Temperatures to date have been warm in comparison to any normal measurements.  As measured by growing degree days  (GDD), all sites are over their 10 year normal and 30 year normal.  Dodge Nebraska is the highest above normal at 179 degrees above their 10 year average.  Ogle County Illinois is closest to the 10 year norm at only 86 degrees above normal.  This time of year we average between 130 and 180 GDD's per week.  So the highest is only 1 week ahead of normal and the lowest is about 4 days ahead.  Certainly this is not a big deal in my opinion.

The markets have been off to the races here the last 30 days.  Seems that every farmer I talk with wants to compare this season to 2012.  Clearly this is not 2012 at this point.  I have attached two different drought monitoring tables below.  As you will notice by the week we toured in 2012, a majority of the area we tour was in a moderate to severe drought.  Looking back at our posts, we thought it was dry, but if we would receive normal rains, the crops looked spectacular.  If you look at the 2016 chart it is clearly not extremely dry in any of the area we will travel.

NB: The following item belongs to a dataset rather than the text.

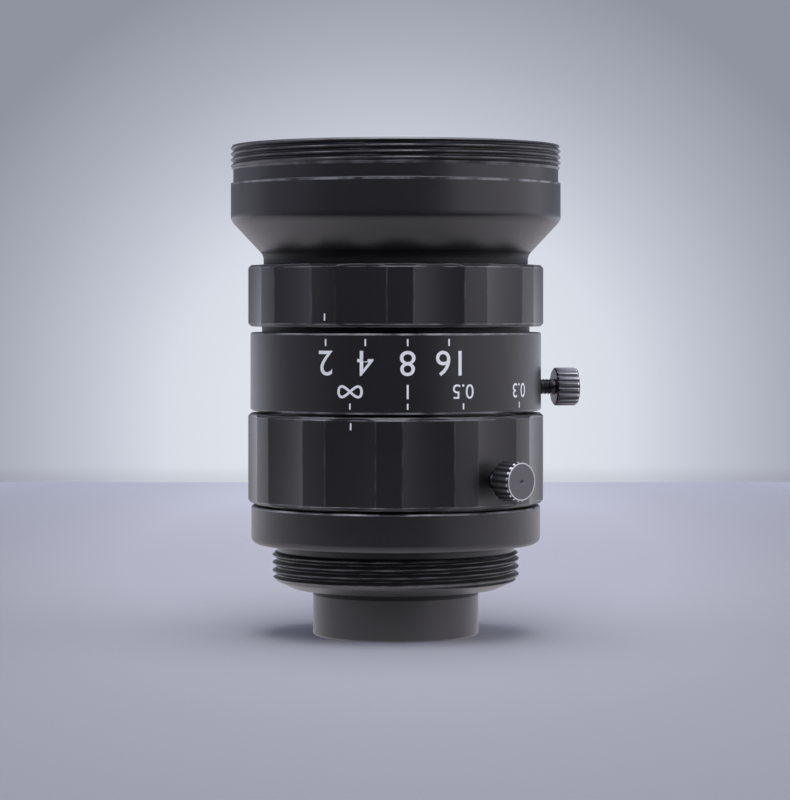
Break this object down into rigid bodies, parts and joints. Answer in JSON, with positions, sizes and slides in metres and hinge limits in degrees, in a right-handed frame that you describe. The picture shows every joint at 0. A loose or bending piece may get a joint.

2012 Drought Monitor on 6/26/2012


2016 Drought Monitor as of 6/7/2016


What are we looking for in 2016?  Obviously we are going to monitor the stage of the crop, the condition and estimate OUR perception of yield potential.  One other major emphasis will be to estimate corn versus soybean acreage.  Again technology has helped us plot the exact fields that we will visit (thank you ACREVALUE.com).  If by chance we visit the field and it is growing soybeans instead of corn, we will investigate further but assume that there was a switch in crop from corn.